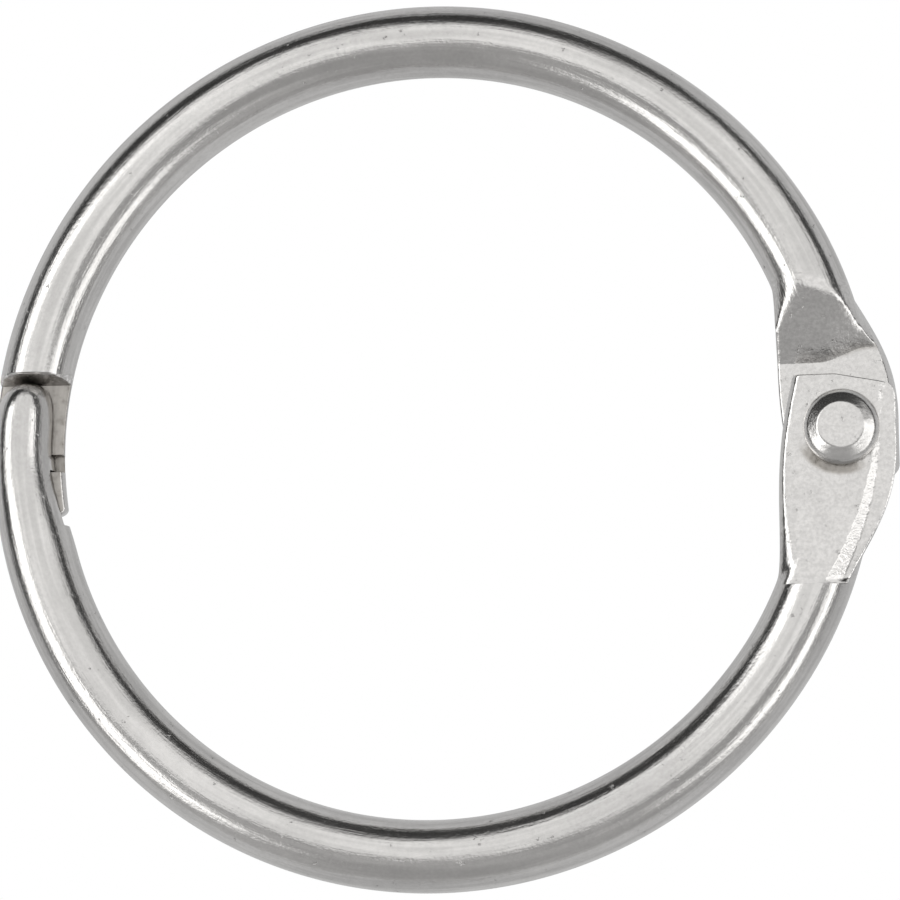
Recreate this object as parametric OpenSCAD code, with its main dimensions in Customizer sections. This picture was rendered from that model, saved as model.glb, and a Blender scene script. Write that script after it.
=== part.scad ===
// Hinged loose-leaf ring for keys, cards and swatches.
// Two half rings of round wire turn on one rivet at +X and are held shut
// by hooked tongues that lap over each other at -X.
// The closed ring lies in the XY plane with its centre on the origin.
// The front, towards +Z, shows the lower half's plate and tongue.

/* [Ring] */
// Clear diameter inside the closed ring
ring_inside_d = 25.4; // [19:0.1:51]
// Diameter of the round wire
wire_d = 2.45; // [2.2:0.05:3]

/* [Hinge plates] */
// Thickness of the flattened end of each half
plate_t = 0.92; // [0.7:0.01:1.1]
// Gap between the two plates
plate_gap = 0.1; // [0.08:0.01:0.15]
// Distance of the rivet's axis outside the wire's centre circle
hinge_offset = 0.1; // [0:0.01:0.3]
// Reach of each plate past the rivet's centre to its free end
plate_free_l = 1.8; // [1.5:0.01:1.9]
// Slope of the free end across the plate, in degrees
plate_end_tilt = 7; // [0:1:10]
// Reach of each plate from the rivet towards the ring's centre
plate_inner_w = 2.16; // [1.7:0.01:2.6]
// Reach of each plate from the rivet away from the ring's centre
plate_outer_w = 1.86; // [1.6:0.01:2.4]
// Radius of the long curve of the plate's inner edge
inner_edge_r = 15.6; // [12:0.1:20]
// Radius of the long curve of the plate's outer edge
outer_edge_r = 8.8; // [8:0.1:12]
// Distance from the rivet to the step where the pressed face ends
face_step_l = 5.2; // [4.6:0.05:6]
// Distance from the rivet to the foot of the sloped shoulder
shoulder_foot_l = 2.45; // [2.4:0.01:3]
// Length of the sloped shoulder along the ring
shoulder_run = 2.25; // [2:0.05:3]
// Width of the bevel along the plate's outer edge
edge_bevel = 0.45; // [0.2:0.05:0.6]

/* [Rivet] */
// Diameter of the rivet's shank
rivet_d = 1.6; // [1.2:0.05:1.9]
// Radial clearance of the shank in the plates
rivet_clearance = 0.05; // [0.03:0.01:0.08]
// Gap between each rivet head and its plate
head_gap = 0.035; // [0.02:0.005:0.06]
// Diameter of each rivet head where it meets the plate
rivet_head_d = 2.55; // [2.2:0.05:2.9]
// Diameter of the flat on top of each head
rivet_flat_d = 1.5; // [1:0.05:1.9]
// Height of each rivet head
rivet_head_h = 0.64; // [0.4:0.02:0.8]
// Height of the straight rim at the foot of each head
rivet_rim_h = 0.28; // [0.05:0.01:0.4]

/* [Latch] */
// Direction of the latch's middle, in degrees from the hinge
latch_angle = 179.2; // [170:0.1:185]
// Length of the lap of the two tongues
lap_l = 5.2; // [4.6:0.1:6.3]
// Width of the front tongue, from the outer side of the wire
tongue_w = 2.02; // [1.7:0.02:2.2]
// How far each tooth stands past the middle plane
tooth_h = 0.3; // [0.2:0.02:0.36]
// Length of the front tongue's tooth
tooth_l = 0.5; // [0.4:0.05:0.8]
// Distance of the teeth's meeting face from the lap's middle
hook_offset = 0.68; // [0.3:0.01:0.9]
// Clearance between the two tongues
latch_clearance = 0.05; // [0.03:0.01:0.1]
// Gap from the tip of each tongue to the other half's shoulder
tip_gap = 0.2; // [0.08:0.01:0.3]

/* [Hidden] */
$fn = 96;
fine_fn = 192;

wire_r = wire_d / 2;
ring_r = ring_inside_d / 2 + wire_r;
plate_base = plate_gap / 2;
plate_top = plate_base + plate_t;
head_base = plate_top + head_gap;
head_top = head_base + rivet_head_h;
inner_edge_mid = 1.9;
outer_edge_mid = 0.35;
blank_share = 0.4;
blank_depth = wire_r * blank_share;
reach = 4 * wire_d;
wire_into_plate = 0.6;
wire_hinge_angle = asin((shoulder_foot_l - wire_into_plate) / ring_r);
tongue_mid_r = ring_r + wire_r - tongue_w / 2;
wire_latch_overlap = 3;
lap_angle = asin(lap_l / 2 / ring_r);
tongue_root_overlap = 2;
nickel = [0.8, 0.79, 0.77];
rivet_nickel = [0.74, 0.73, 0.71];

// ---- shared pieces -------------------------------------------------

// Puts its children at the hinge, with the rivet's axis on Z.
module at_hinge() {
    translate([ring_r + hinge_offset, 0, 0]) children();
}

// Turns its children so that the lap's middle is at -X.
module at_latch() {
    rotate([0, 0, latch_angle - 180]) children();
}

// Turns a lower half's feature into the upper half's, about the X axis.
module flipped() {
    rotate([180, 0, 0]) children();
}

// A stretch of round wire between two directions about the ring's centre.
module wire_span(from, to, r = wire_r) {
    rotate_extrude(start = from, angle = to - from)
        translate([ring_r, 0]) circle(r = r);
}

// A profile in the YZ plane, drawn through the wire's whole width at the
// hinge (side = 1) or at the latch (side = -1).
module across(side) {
    translate([side * ring_r - reach, 0, 0])
        rotate([90, 0, 90])
            linear_extrude(height = 2 * reach) children();
}

// ---- hinge ends, drawn for the lower half ---------------------------

// Outline of the flattened end: two long curves and a sloped free end.
module plate_outline_block(z0, z1) {
    at_hinge() intersection() {
        translate([inner_edge_r - plate_inner_w, -inner_edge_mid, z0])
            cylinder(r = inner_edge_r, h = z1 - z0, $fn = fine_fn);
        translate([plate_outer_w - outer_edge_r, outer_edge_mid, z0])
            cylinder(r = outer_edge_r, h = z1 - z0, $fn = fine_fn);
        rotate([0, 0, -plate_end_tilt])
            translate([-reach, plate_free_l - reach, z0])
                cube([2 * reach, reach, z1 - z0]);
        translate([-reach, -face_step_l, z0])
            cube([2 * reach, reach + face_step_l, z1 - z0]);
    }
}

// Everything behind the plate and its sloped shoulder.
module shoulder_cut() {
    slope_top = shoulder_foot_l + shoulder_run * (reach + plate_base) / (wire_r + plate_base);
    across(1) polygon([
        [reach, plate_base],
        [-shoulder_foot_l, plate_base],
        [-slope_top, -reach],
        [reach, -reach]
    ]);
}

// What the press took off the front of the wire beside the plate.
module face_cut() {
    across(1) polygon([
        [-face_step_l, plate_top],
        [reach, plate_top],
        [reach, reach],
        [-face_step_l, reach]
    ]);
}

// The bevel along the plate's outer edge.
module edge_bevel_cut() {
    at_hinge() intersection() {
        translate([plate_outer_w - outer_edge_r, outer_edge_mid, 0])
            rotate_extrude($fn = fine_fn) polygon([
                [outer_edge_r - 2 * edge_bevel, plate_top],
                [outer_edge_r + wire_r, plate_top - edge_bevel - wire_r / 2],
                [outer_edge_r + wire_r, plate_top + wire_r],
                [outer_edge_r - 2 * edge_bevel, plate_top + wire_r]
            ]);
        translate([-wire_r / 2, -face_step_l, 0])
            cube([reach, reach + face_step_l, reach]);
    }
}

module rivet_hole() {
    at_hinge() cylinder(r = rivet_d / 2 + rivet_clearance, h = 2 * reach, center = true);
}

// ---- latch ends, drawn with the lap's middle at -X ------------------

// The space in front of the lap that the front tongue fills.
module front_lap_profile() {
    polygon([
        [-lap_l / 2, tooth_h + latch_clearance],
        [-hook_offset, tooth_h + latch_clearance],
        [-hook_offset, -tooth_h],
        [tooth_l - hook_offset, -tooth_h],
        [tooth_l - hook_offset, latch_clearance / 2],
        [lap_l / 2, latch_clearance / 2],
        [lap_l / 2, reach],
        [-lap_l / 2, reach]
    ]);
}

// The space behind the lap that the rear tongue fills.
module rear_lap_profile() {
    polygon([
        [tip_gap - lap_l / 2, -reach],
        [tip_gap - lap_l / 2, tooth_h],
        [-hook_offset - latch_clearance, tooth_h],
        [-hook_offset - latch_clearance, -tooth_h - latch_clearance],
        [tooth_l - hook_offset + latch_clearance, -tooth_h - latch_clearance],
        [tooth_l - hook_offset + latch_clearance, -latch_clearance / 2],
        [lap_l / 2, -latch_clearance / 2],
        [lap_l / 2, -reach]
    ]);
}

// Half space on one side of a lap shoulder: side 1 keeps the lower half.
module past_shoulder(side) {
    across(-1) polygon([
        [-side * lap_l / 2, -reach],
        [side * 2 * reach, -reach],
        [side * 2 * reach, reach],
        [-side * lap_l / 2, reach]
    ]);
}

// Narrow tongue with a round nose, flush with the ring's outer side, on the lower half.
module front_tongue() {
    nose_y = lap_l / 2 - tip_gap - tongue_w / 2;
    intersection() {
        wire_span(180 - lap_angle - tongue_root_overlap, 180 + lap_angle + tongue_root_overlap);
        union() {
            translate([-tongue_mid_r, nose_y, -reach])
                cylinder(r = tongue_w / 2, h = 2 * reach);
            difference() {
                translate([0, 0, -reach])
                    cylinder(r = ring_r + 2 * wire_r, h = 2 * reach, $fn = fine_fn);
                translate([0, 0, -2 * reach])
                    cylinder(r = tongue_mid_r - tongue_w / 2, h = 4 * reach, $fn = fine_fn);
                translate([-2 * ring_r, nose_y, -reach])
                    cube([2 * ring_r, ring_r, 2 * reach]);
            }
        }
        across(-1) front_lap_profile();
    }
}

// Tongue as wide as the wire, behind the lap, on the upper half.
module rear_tongue() {
    intersection() {
        wire_span(180 - lap_angle - tongue_root_overlap, 180 + lap_angle + tongue_root_overlap);
        across(-1) rear_lap_profile();
    }
}

// ---- sub-parts -----------------------------------------------------

// Half ring behind the hinge and behind the lap, from the hinge over +Y.
module upper_half_ring() {
    color(nickel) union() {
        difference() {
            union() {
                wire_span(wire_hinge_angle, latch_angle - lap_angle + wire_latch_overlap);
                flipped() plate_outline_block(-blank_depth, plate_top);
            }
            flipped() shoulder_cut();
            flipped() face_cut();
            flipped() edge_bevel_cut();
            rivet_hole();
            at_latch() past_shoulder(-1);
        }
        at_latch() rear_tongue();
    }
}

// Half ring in front at the hinge and at the lap, from the hinge over -Y.
module lower_half_ring() {
    color(nickel) union() {
        difference() {
            union() {
                wire_span(latch_angle + lap_angle - wire_latch_overlap, 360 - wire_hinge_angle);
                plate_outline_block(-blank_depth, plate_top);
            }
            shoulder_cut();
            face_cut();
            edge_bevel_cut();
            rivet_hole();
            at_latch() past_shoulder(1);
        }
        at_latch() front_tongue();
    }
}

// Rivet with a flat-topped conical head on each side.
module hinge_rivet() {
    color(rivet_nickel) at_hinge() rotate_extrude() polygon([
        [0, -head_top],
        [rivet_flat_d / 2, -head_top],
        [rivet_head_d / 2, -head_base - rivet_rim_h],
        [rivet_head_d / 2, -head_base],
        [rivet_d / 2, -head_base],
        [rivet_d / 2, head_base],
        [rivet_head_d / 2, head_base],
        [rivet_head_d / 2, head_base + rivet_rim_h],
        [rivet_flat_d / 2, head_top],
        [0, head_top]
    ]);
}

upper_half_ring();
lower_half_ring();
hinge_rivet();
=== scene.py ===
"""Hinged loose-leaf ring: two nickel-plated half rings, a hinge rivet and a plain studio.

Each half ring is one closed surface. A section is carried along the ring from the free end of
the hinge plate to the tip of the latch tongue, and its outline changes from a pressed plate to
round wire and then to a tongue. The rivet is a profile turned about the hinge axis.
"""

import math
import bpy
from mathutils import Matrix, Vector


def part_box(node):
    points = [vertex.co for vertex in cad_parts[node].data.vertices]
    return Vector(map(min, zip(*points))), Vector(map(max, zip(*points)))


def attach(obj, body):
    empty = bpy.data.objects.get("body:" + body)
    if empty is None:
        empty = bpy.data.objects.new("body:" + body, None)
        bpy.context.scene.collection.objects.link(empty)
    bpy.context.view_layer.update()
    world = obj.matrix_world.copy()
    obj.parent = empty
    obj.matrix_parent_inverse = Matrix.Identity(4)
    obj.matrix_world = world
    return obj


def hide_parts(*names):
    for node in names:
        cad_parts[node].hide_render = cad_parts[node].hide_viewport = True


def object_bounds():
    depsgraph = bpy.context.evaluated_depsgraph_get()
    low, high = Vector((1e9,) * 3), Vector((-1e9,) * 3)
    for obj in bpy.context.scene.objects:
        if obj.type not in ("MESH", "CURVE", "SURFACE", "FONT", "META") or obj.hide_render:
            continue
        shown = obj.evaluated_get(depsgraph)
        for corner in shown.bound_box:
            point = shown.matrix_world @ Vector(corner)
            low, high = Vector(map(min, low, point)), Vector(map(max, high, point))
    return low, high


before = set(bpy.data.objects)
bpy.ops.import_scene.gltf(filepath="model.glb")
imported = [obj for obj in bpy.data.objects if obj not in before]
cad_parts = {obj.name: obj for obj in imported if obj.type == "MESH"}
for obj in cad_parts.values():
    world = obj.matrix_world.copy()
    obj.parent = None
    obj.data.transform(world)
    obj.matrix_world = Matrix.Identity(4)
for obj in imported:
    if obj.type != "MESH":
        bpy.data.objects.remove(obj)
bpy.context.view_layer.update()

from types import SimpleNamespace

import bpy
import numpy as np
from bpy.props import FloatProperty, FloatVectorProperty, PointerProperty
from mathutils import Matrix

bl_info = {
    "name": "Hinged loose-leaf ring",
    "version": (1, 0, 0),
    "blender": (4, 5, 0),
    "location": "View3D > Sidebar > Loose-leaf ring",
    "description": "Builds a nickel-plated hinged ring with a riveted hinge and a hooked latch",
    "category": "Add Mesh",
}

MM = 0.001

# Measures read from the CAD's frame, in metres.
RIVET_LOW, RIVET_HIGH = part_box("hinge_rivet")
HINGE_X = (RIVET_LOW.x + RIVET_HIGH.x) / 2
WIRE_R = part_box("upper_half_ring")[1].z
RING_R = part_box("upper_half_ring")[1].y - WIRE_R
HEAD_R = (RIVET_HIGH.x - RIVET_LOW.x) / 2
HEAD_TOP = RIVET_HIGH.z
FLOOR_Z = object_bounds()[0].z


def length(name, description, millimetres, low=0.0):
    """A size in metres, given by its default in millimetres."""
    return FloatProperty(name=name, description=description, default=millimetres * MM,
                         min=low, unit="LENGTH", precision=5)


def colour(name, description, rgb):
    """A colour given by its default red, green and blue shares."""
    return FloatVectorProperty(name=name, description=description, default=rgb,
                               subtype="COLOR", size=3, min=0.0, max=1.0)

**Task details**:
Transcribe word for word the lines from the one holding "on each side." through the one holding "points = [vertex.co". Include both, and add nothing.

**Exercise answer**:
// Rivet with a flat-topped conical head on each side.
module hinge_rivet() {
    color(rivet_nickel) at_hinge() rotate_extrude() polygon([
        [0, -head_top],
        [rivet_flat_d / 2, -head_top],
        [rivet_head_d / 2, -head_base - rivet_rim_h],
        [rivet_head_d / 2, -head_base],
        [rivet_d / 2, -head_base],
        [rivet_d / 2, head_base],
        [rivet_head_d / 2, head_base],
        [rivet_head_d / 2, head_base + rivet_rim_h],
        [rivet_flat_d / 2, head_top],
        [0, head_top]
    ]);
}

upper_half_ring();
lower_half_ring();
hinge_rivet();
=== scene.py ===
"""Hinged loose-leaf ring: two nickel-plated half rings, a hinge rivet and a plain studio.

Each half ring is one closed surface. A section is carried along the ring from the free end of
the hinge plate to the tip of the latch tongue, and its outline changes from a pressed plate to
round wire and then to a tongue. The rivet is a profile turned about the hinge axis.
"""

import math
import bpy
from mathutils import Matrix, Vector


def part_box(node):
    points = [vertex.co for vertex in cad_parts[node].data.vertices]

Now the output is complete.